* Direction:
How does the data below read from its first line through the line containing "floor.data.materials.append(paint)"? Print those lines exactly.

begin Given data

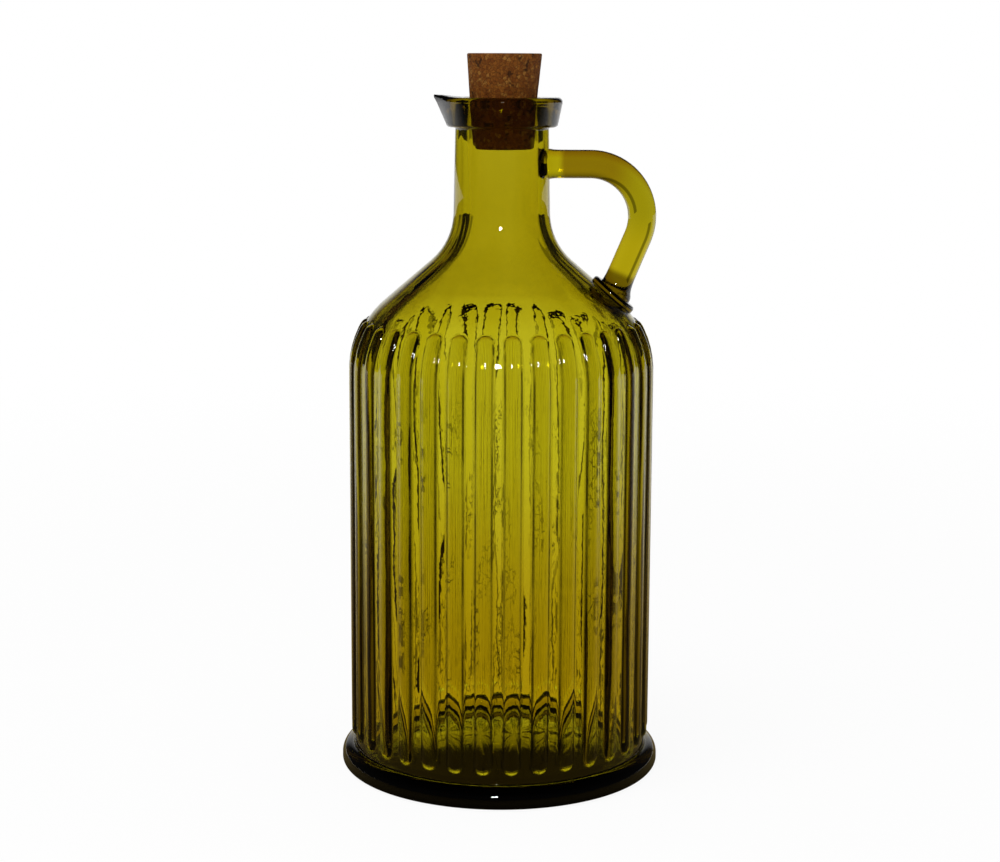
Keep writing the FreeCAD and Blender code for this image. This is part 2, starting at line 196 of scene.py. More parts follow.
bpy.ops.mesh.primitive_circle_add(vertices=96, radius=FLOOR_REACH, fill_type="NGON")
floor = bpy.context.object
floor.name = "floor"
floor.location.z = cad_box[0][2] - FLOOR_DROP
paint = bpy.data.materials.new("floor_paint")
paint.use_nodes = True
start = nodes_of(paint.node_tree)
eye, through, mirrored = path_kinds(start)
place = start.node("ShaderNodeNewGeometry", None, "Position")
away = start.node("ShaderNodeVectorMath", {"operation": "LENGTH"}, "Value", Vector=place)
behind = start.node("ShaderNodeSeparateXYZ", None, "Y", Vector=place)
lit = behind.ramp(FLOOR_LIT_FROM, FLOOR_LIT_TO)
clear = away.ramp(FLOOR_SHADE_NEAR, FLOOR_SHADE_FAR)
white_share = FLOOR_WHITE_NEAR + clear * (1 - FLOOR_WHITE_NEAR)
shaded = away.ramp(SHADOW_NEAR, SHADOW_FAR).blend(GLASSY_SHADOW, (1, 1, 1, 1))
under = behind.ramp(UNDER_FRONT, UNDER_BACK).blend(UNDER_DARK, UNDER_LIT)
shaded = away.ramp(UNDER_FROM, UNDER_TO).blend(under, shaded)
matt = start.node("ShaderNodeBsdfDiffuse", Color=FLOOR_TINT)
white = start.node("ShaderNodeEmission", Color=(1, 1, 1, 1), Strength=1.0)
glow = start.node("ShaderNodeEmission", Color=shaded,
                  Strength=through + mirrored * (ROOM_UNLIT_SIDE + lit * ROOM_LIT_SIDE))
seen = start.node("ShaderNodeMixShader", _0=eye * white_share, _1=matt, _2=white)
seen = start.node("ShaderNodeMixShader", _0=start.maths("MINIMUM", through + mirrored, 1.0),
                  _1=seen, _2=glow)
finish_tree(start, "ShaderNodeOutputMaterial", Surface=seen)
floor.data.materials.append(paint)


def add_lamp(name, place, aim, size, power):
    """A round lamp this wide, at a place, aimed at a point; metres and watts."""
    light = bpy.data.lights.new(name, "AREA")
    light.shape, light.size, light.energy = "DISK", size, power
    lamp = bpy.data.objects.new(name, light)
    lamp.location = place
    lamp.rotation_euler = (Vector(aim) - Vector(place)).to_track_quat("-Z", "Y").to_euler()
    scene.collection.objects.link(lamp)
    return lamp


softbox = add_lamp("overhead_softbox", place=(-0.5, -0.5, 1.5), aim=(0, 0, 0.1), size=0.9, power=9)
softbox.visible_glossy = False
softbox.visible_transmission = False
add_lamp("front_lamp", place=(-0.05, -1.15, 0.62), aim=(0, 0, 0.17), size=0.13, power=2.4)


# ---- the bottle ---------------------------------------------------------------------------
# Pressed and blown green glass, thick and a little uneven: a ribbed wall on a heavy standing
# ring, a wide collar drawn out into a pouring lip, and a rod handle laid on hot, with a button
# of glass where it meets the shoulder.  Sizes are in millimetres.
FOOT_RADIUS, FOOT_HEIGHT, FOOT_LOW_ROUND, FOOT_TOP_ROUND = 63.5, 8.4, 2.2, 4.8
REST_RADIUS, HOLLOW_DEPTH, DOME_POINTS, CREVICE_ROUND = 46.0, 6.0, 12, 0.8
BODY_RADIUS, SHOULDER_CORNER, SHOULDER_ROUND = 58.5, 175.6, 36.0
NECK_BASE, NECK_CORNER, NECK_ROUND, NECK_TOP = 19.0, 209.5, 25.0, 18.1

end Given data

* Exercise answer:
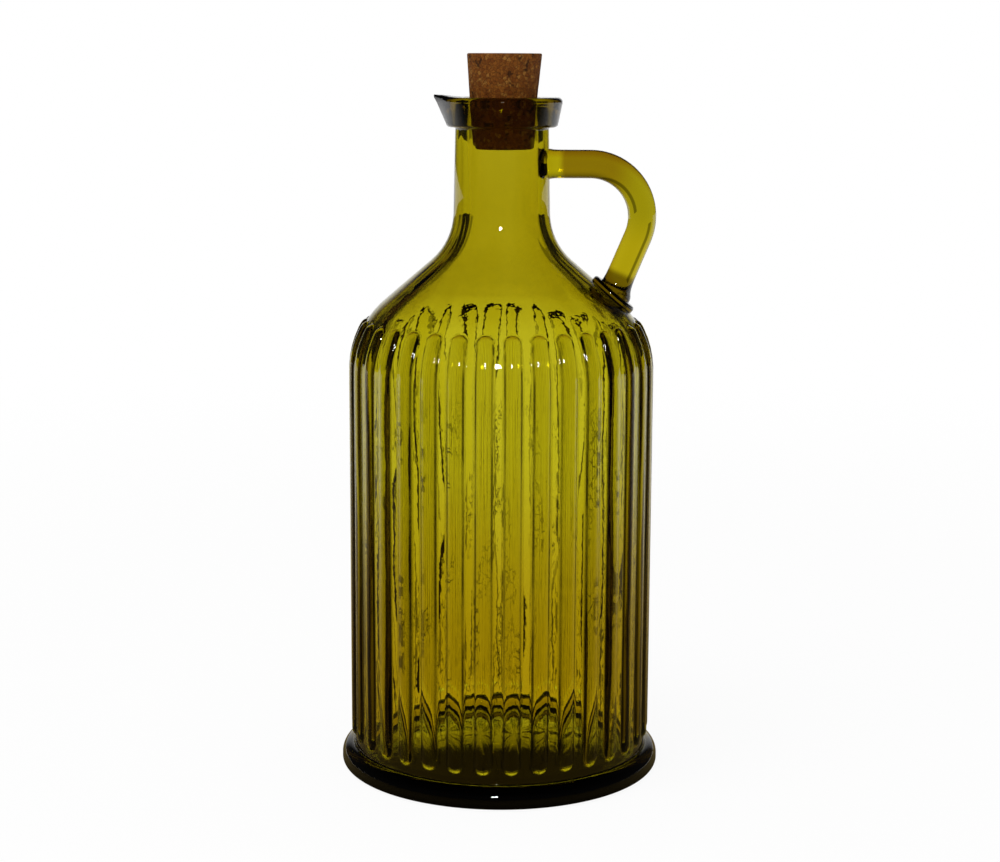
Keep writing the FreeCAD and Blender code for this image. This is part 2, starting at line 196 of scene.py. More parts follow.
bpy.ops.mesh.primitive_circle_add(vertices=96, radius=FLOOR_REACH, fill_type="NGON")
floor = bpy.context.object
floor.name = "floor"
floor.location.z = cad_box[0][2] - FLOOR_DROP
paint = bpy.data.materials.new("floor_paint")
paint.use_nodes = True
start = nodes_of(paint.node_tree)
eye, through, mirrored = path_kinds(start)
place = start.node("ShaderNodeNewGeometry", None, "Position")
away = start.node("ShaderNodeVectorMath", {"operation": "LENGTH"}, "Value", Vector=place)
behind = start.node("ShaderNodeSeparateXYZ", None, "Y", Vector=place)
lit = behind.ramp(FLOOR_LIT_FROM, FLOOR_LIT_TO)
clear = away.ramp(FLOOR_SHADE_NEAR, FLOOR_SHADE_FAR)
white_share = FLOOR_WHITE_NEAR + clear * (1 - FLOOR_WHITE_NEAR)
shaded = away.ramp(SHADOW_NEAR, SHADOW_FAR).blend(GLASSY_SHADOW, (1, 1, 1, 1))
under = behind.ramp(UNDER_FRONT, UNDER_BACK).blend(UNDER_DARK, UNDER_LIT)
shaded = away.ramp(UNDER_FROM, UNDER_TO).blend(under, shaded)
matt = start.node("ShaderNodeBsdfDiffuse", Color=FLOOR_TINT)
white = start.node("ShaderNodeEmission", Color=(1, 1, 1, 1), Strength=1.0)
glow = start.node("ShaderNodeEmission", Color=shaded,
                  Strength=through + mirrored * (ROOM_UNLIT_SIDE + lit * ROOM_LIT_SIDE))
seen = start.node("ShaderNodeMixShader", _0=eye * white_share, _1=matt, _2=white)
seen = start.node("ShaderNodeMixShader", _0=start.maths("MINIMUM", through + mirrored, 1.0),
                  _1=seen, _2=glow)
finish_tree(start, "ShaderNodeOutputMaterial", Surface=seen)
floor.data.materials.append(paint)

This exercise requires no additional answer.